As mentioned in another thread, I'm having some trouble ripping a few of my older, lower-quality CDs.  One person suggested borrowing a new reader.

This got me to thinking: would a Blu-Ray reader offer superior reading and error correction on older (or more heavily damaged) CDs?  It would make sense to me that they would due to the shorter wavelength of the laser, but I'm no physicist.

Do Blu-Ray readers offer superior reading and error correction?

Reply #1
I believe that the dBpoweramp website has a ranking of drives according to quality of rips. You might look there.

Do Blu-Ray readers offer superior reading and error correction?

Reply #2
It was my understanding that Blu-Ray drives have two diodes: blue and red. I think it would be a matter of brand and model. I also might perfer a DVD drive for ripping tasks and save the Blu-Ray driver for BD-writing operations.

My own personal experience is the Samsung SH-S162 managed to extract/correct a few discs that my previous drives could not (including several "real"/non-rebadged Plextor drives). That specific model may not exist but a succeeding model should be easy to locate.
"Something bothering you, Mister Spock?"

Do Blu-Ray readers offer superior reading and error correction?

Reply #3
As mentioned in another thread, I'm having some trouble ripping a few of my older, lower-quality CDs.  One person suggested borrowing a new reader.

This got me to thinking: would a Blu-Ray reader offer superior reading and error correction on older (or more heavily damaged) CDs?  It would make sense to me that they would due to the shorter wavelength of the laser, but I'm no physicist.

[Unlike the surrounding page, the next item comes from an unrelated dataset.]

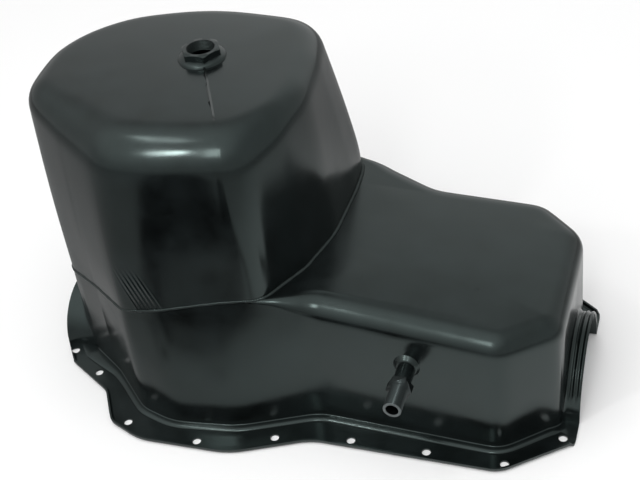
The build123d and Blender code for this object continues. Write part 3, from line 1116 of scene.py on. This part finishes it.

Your other chance when you can't get error free rips directly is a ripper (or CUETools) that supports CTDB, which can correct a modest amount of ripping error via a downloadable error-correction code (about 200 kB per CD), provided you ripped the entire CD, not individual tracks.

Your options are CUETools (which includes CUEripper) and the CTDB plugin for Exact Audio Copy (EAC).

The way CDs work, much of the reading is dependent on the servo control to track the focus as the disc surface moves up and down and follow the spiral track accurately and some designs will be more susceptible to losing the track when there are scratches in line with the track. Having a near-infrared or deep red laser in a certain range is likely to be required. I've had different performance in marginal CDs with various drives of the three I own, but really bad CDs are really bad on all three of them.
Dynamic – the artist formerly known as DickD

Do Blu-Ray readers offer superior reading and error correction?

Reply #4
As mentioned in another thread, I'm having some trouble ripping a few of my older, lower-quality CDs.  One person suggested borrowing a new reader.

This got me to thinking: would a Blu-Ray reader offer superior reading and error correction on older (or more heavily damaged) CDs?  It would make sense to me that they would due to the shorter wavelength of the laser, but I'm no physicist.


FYI if you have CDs that are damaged on the play side (NOT the label side) there are machines - often at game sellers - that can repair the discs to new condition. The place I go in Hawthorne CA charges $5 and can fix software CDs as well as audio CDs and do DVDs but cannot do BluRay discs.



Do Blu-Ray readers offer superior reading and error correction?

Reply #5
This is prolly frowned upon, but the beauty of flac and accuraterip means that you CAN download unrippeable tracks from various sources. In my case I have Led Zeppelin's 'complete studio recordings' boxed set from 1996 or so. All discs are accuraterip except for disc 10, which is Coda with a few extra tracks.  The last two tracks are unrippable no matter what I try as there is a scratch on the disc. The recent remaster of coda does not contain these extra tracks. Thanks to the internet and accuraterip I was able to download those tracks and reconstruct the disc by downloading a torrent of that boxed set in flac accuraterip format.

 

Do Blu-Ray readers offer superior reading and error correction?

Reply #6
I had to buy a separate DVD-RW drive because my Blu-Ray player just wasn't happy doing secure ripping on quite a lot of discs. Same discs in the DVD-RW are fine.

The list on dbPoweramp is quite old and doesn't list actual drives, rather what they are named in the device manager so it's quite hard to find them.